Dani fait de la résistance
« Les dirigeants veulent les meilleurs du monde et tant mieux. » Lorsque Monaco amorce sa mue à l’été 2013, Subašić est encore du contingent des « autres » , de ceux qui subiront tôt ou tard les effets de la révolution. Touré, Tzavellas ou Kagelmacher, soldats de la remontée, sont déjà priés de quitter une aventure qui n’est plus à leur mesure. Les rumeurs sur un nouveau gardien d’envergure ne manquent pas : Valdés, Rui Patrício, Mandanda… C’est finalement Sergio Romero qui débarque dans un rôle de numéro un bis. Et le soutien de Ranieri ressemble à un coup de pression : « La saison dernière, Suba a fait quelques erreurs, mais tous les gardiens en font, non ? J’ai dit à Romero : « Si tu es meilleur que Suba, tu joueras, moi, tout ce que je veux, c’est gagner. » » Loin d’être impressionné, le Croate accepte le défi : « Je n’ai pas peur de perdre ma place ici. Le foot se joue dans la tête et je l’ai compris. Je ne connaissais pas Romero. Je sais qu’il a fait une saison en deuxième division, à Gênes. Comme moi, en fait. » Sans être magistral, il parvient à ne pas faire tâche et à retarder son éviction programmée. Elle aurait dû survenir au mercato estival 2014. Mais toutes les belles histoires ont besoin d’un peu de hasard. Le club de la Principauté s’apprête à retrouver la Ligue des champions et il a prévu depuis plusieurs mois de le faire avec Víctor Valdés. Un pré-contrat a même été signé. Mais le gardien catalan se fait les croisés à deux mois du terme de la saison et Monaco se rabat de nouveau sur un profil de numéro un bis. Après une entame de saison catastrophique où presque chaque tir cadré subi est synonyme de but encaissé, l’amoureux des chats va reprendre le contrôle de sa cage et diriger la meilleure défense de France, menaçant même au cœur de l’hiver le record d’invincibilité de Gaëtan Huard. Point d’orgue de cette saison de résistance, cette parade miraculeuse face à Giroud à Louis-II, empêchant l’exploit de se décolorer en débandade. Jusque-là choix par défaut, il devient un légitime héros. Ça aurait pu être Valdés ou un autre ce soir-là, mais il fallait que ce soit Suba, c’était le sens de l’histoire.
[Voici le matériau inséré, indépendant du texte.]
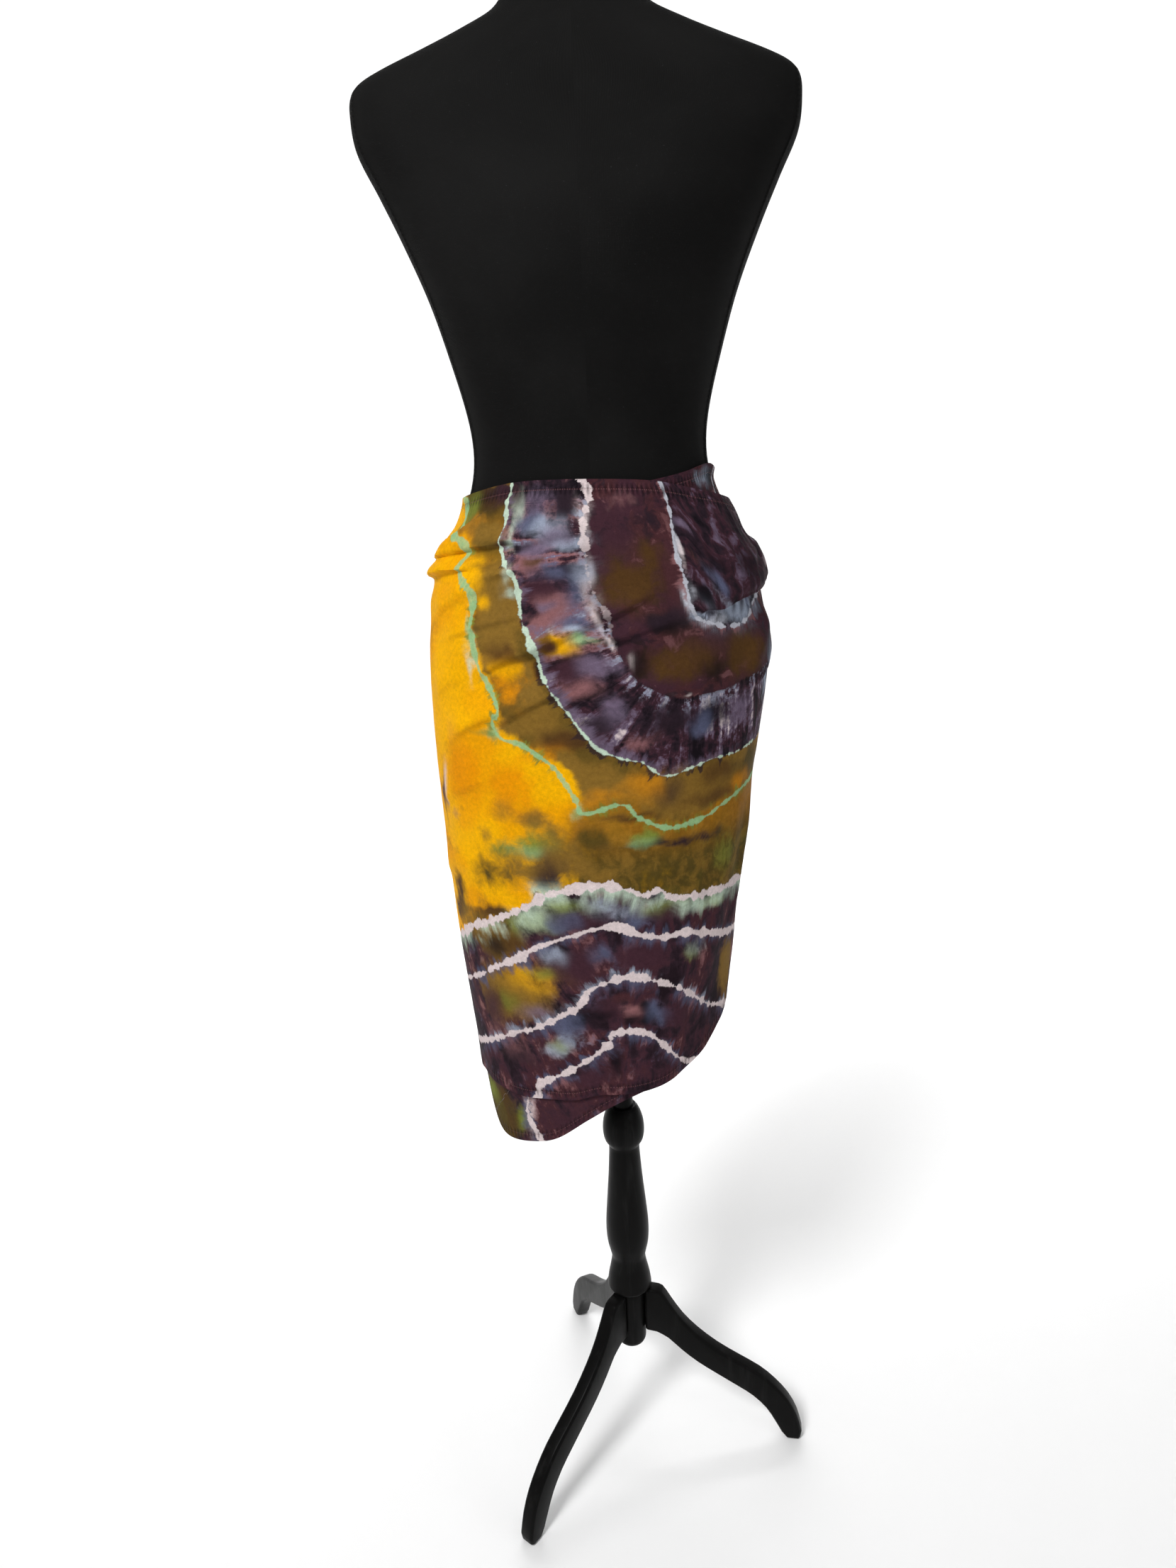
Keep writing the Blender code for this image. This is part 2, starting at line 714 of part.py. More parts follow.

L’homme qui valait plus que des millions
Davantage encore que Valère Germain et ses amours multiples, qu’Andrea Raggi et son apport sportif relatif, Subašić a su grandir d’un même élan avec son club, avec quelques douleurs de croissance, obtenant tout par le mérite et la persévérance. Prouvant qu’aujourd’hui encore, on ne gagne pas qu’avec des stars, mais aussi avec des symboles. Ce soir et cette saison, Dieu seul sait à quoi ressembleront les performances de Subašić. Il sera peut-être à tour de rôle fautif et héroïque comme face à City, arrêtera sans doute une poignée de penalties puis manquera quelques sorties, mais il est déjà trop tard pour qu’il ternisse son histoire avec l’AS Monaco. Tout est déjà écrit. Car si Suba est toujours aussi imprévisible cinq ans et demi après son arrivée, il demeure désormais une certitude : quand il faudra raconter le Monaco des années 2010 dans vingt ans, on se souviendra de lui comme d’Ettori ou Roma aujourd’hui. Bien plus que les bébés-star engendrés par la post-formation clinique, c’est un enfant de Zadar qui aura incarné la renaissance de l’AS Monaco : « Avant de signer à Monaco, j’avais Évian et Brest qui s’intéressaient à moi, mais Dado Pršo m’a dit qu’il fallait que je vienne ici sans avoir peur. » Oui, il y a encore peu, Monaco n’avait pas grand-chose de plus à offrir qu’Évian ou Brest, si ce n’est une histoire aux pages jaunies. C’était avant Rybolovlev et ses millions, c’était aussi avant Suba, dernier gardien du symbole.